HONG KONG (Nikkei Markets) -- Hong Kong shares headed lower on Monday, weighed down by weakness for Chinese technology hardware companies, as concerns over the fallout from escalating Sino-American trade tensions mounted.
The Hang Seng Index had fallen 0.4% to 27,827.32 by noon following a 2.1% slide last week. Social media and gaming major Tencent Holdings declined 2.5%, contributing to more than half of the index's losses by points. Financial heavyweights Ping An Insurance Group and HSBC Holdings lost 1.8% and 0.6%, respectively.
Smartphone components supplier Sunny Optical Technology Group declined 4.3%, leading percentage losses on the index. The stock slumped 16% last week after its customer Huawei Technologies was added to a list of companies banned from buying components and technology from U.S. companies without government approval. Google has suspended some business with Huawei after U.S. President Donald Trump signed an executive order to ban the use of information and communications technology or services that pose "an unacceptable risk" to national security, causing Huawei phones to lose access to updates of the Android operating system, Reuters reported on Sunday.

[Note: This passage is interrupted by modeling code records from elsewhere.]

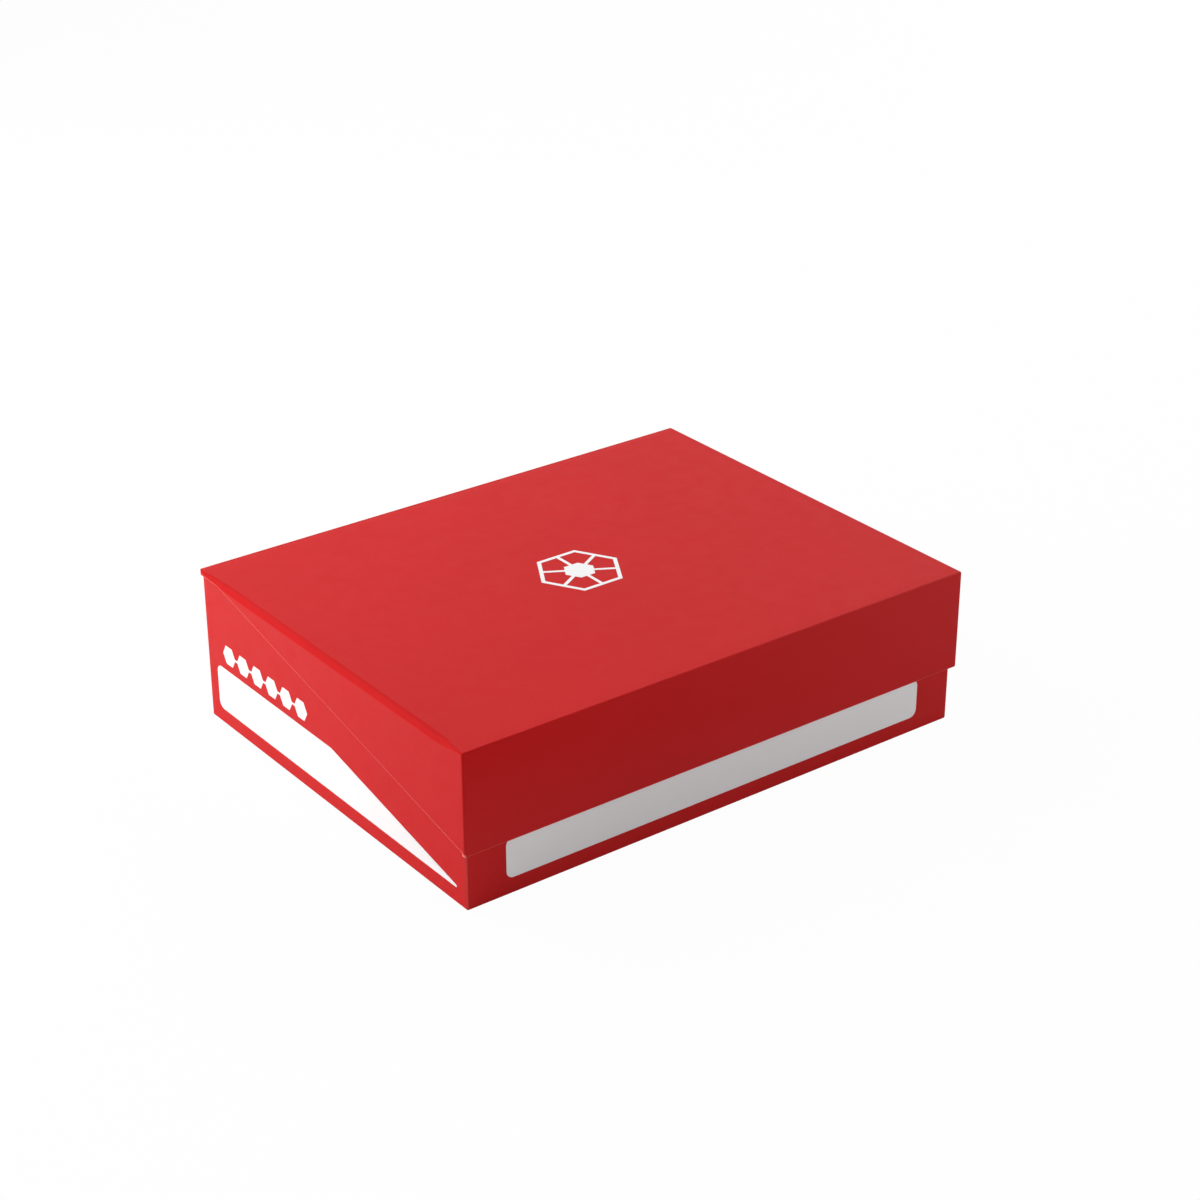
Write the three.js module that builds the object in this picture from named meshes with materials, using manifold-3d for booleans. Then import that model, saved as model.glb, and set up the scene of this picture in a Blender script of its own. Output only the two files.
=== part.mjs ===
// Flip-lid storage box for board game cards and tokens, built from wrapped greyboard.
// Millimetres. +Z is up, the long front wall faces -Y, and the origin is the centre of the underside.

import * as THREE from 'three';
import { mergeVertices } from 'three/addons/utils/BufferGeometryUtils.js';
import Module from 'manifold-3d';

const wasm = await Module();
wasm.setup();

// ---------------------------------------------------------------- driving dimensions

const width = 220;
const depth = 170;
const height = 61;

const coverThickness = 0.35;
const slip = 0.2;                 // play between the lid's lining and the base
const glueGap = 0.05;             // between a board's edge and the cover folded round it
const turnIn = 3;                 // cover left showing inside each rim, before the lining starts
const cut = 10;                   // how far a cutting tool runs past the piece it cuts

const lid = {
  left: -width / 2,
  right: width / 2,
  front: -depth / 2,
  rear: depth / 2 - 1.5,          // the hinge cloth spans the last 1.5 mm
  top: height,
  flapBottom: 22,
  seamStep: 1.25,                 // from the flap's lower edge up to the side panels' lower edge
  seamEnd: 71.7,                  // the side panels' lower edge stops climbing here
  rearCornerHeight: 2,            // and runs level to the rear, this far below the top
  topBoard: 1.75,
  flapBoard: 1.15,
  sideBoard: 1,
  lining: 0.2,
  sideEdgeRadius: 2,
  frontEdgeRadius: 0.8,
  rearCornerRadius: 2,
};
lid.underside = lid.top - coverThickness - lid.topBoard - lid.lining;
lid.innerHalfWidth = lid.right - coverThickness - lid.sideBoard - lid.lining;
lid.innerFront = lid.front + coverThickness + lid.flapBoard + lid.lining;

const base = {
  halfWidth: lid.innerHalfWidth - slip,
  front: lid.innerFront + slip,
  rear: depth / 2,
  top: lid.underside - slip,
  board: 1.8,
  lining: 0.25,
  cornerRadius: 0.8,
  rearLipTop: 58.1,               // the rear wall is lower, to leave room for the hinge lining
};
base.wall = coverThickness + base.board + base.lining;
base.innerHalfWidth = base.halfWidth - base.wall;
base.innerFront = base.front + base.wall;
base.innerRear = base.rear - base.wall;
base.floor = base.wall;

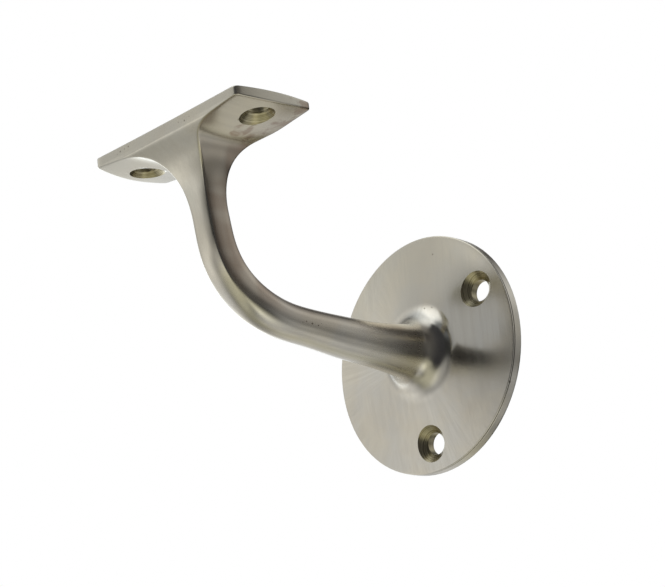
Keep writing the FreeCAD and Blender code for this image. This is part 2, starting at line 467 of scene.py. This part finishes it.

China Galaxy International said the action on Huawei is the same as the export ban imposed on ZTE in April last year. The brokerage company expects smartphone shipments and the global 5G rollout to be affected in the near term.
Chinese telecommunications equipment maker ZTE fell 0.5% following a 14.7% drop last week in the wake of Trump's blacklist.
Losses on Monday morning were "mainly influenced by fresh negative news on Huawei over the weekend," said Daniel So, strategist at CMB International Securities. Investors are worried that China's 5G road map may be delayed as the U.S. is being "quite aggressive," he added.
Semiconductor Manufacturing International added 6.5%. China Galaxy International said it expects the market to look for potential beneficiaries of the disruption to the Huawei supply chain, and sees SMIC as one of the hardware names likely to gain from the trend.
Telecommunications cable maker Hengxin Technology climbed 4.8% after saying its unit helped a branch of China Tower complete its first trial for 5G network coverage in a line in Zhengzhou Metro tunnels. China Tower shares were down 5.3%.
CMB International's So said he expects "the rush to defensive stocks" to continue in May and June. With the U.S. and China "quite hard in their stances, negotiation is unlikely in the near term."
Trade talks between the U.S. and China "appear to have stalled," CNBC reported on Friday, citing two sources briefed on the status of the negotiations. Washington this month raised import tariffs on Chinese goods, and Beijing has announced plans to retaliate.
In the mainland, the Shanghai Composite Index was down 0.6% by midday on Monday, while the yuan traded onshore rose 0.2% against the dollar to 6.9079.
The People's Bank of China in its quarterly monetary policy report on Friday vowed to continue its targeted policy stimulus at home, warning that escalating Sino-American trade tensions could destabilize the economy.
"The report suggested the PBOC would avoid an over-tightening of monetary policy when growth revival is still nascent, as that is not only unwise from cyclical perspective, but also probably not good for structural deleveraging," analysts at Goldman Sachs, wrote in a note. "Overall, we believe a pragmatic approach will be adopted."
Liquid crystal display panel maker Truly International Holdings jumped 6% in Hong Kong after saying it expects profit for the January to March period to have jumped eightfold from a year ago.
Metal minerals company New Provenance Everlasting Holdings slumped 6.5% after saying it expects to have swung to a net loss the full year ended March 31, compared with a profit in the year-ago period.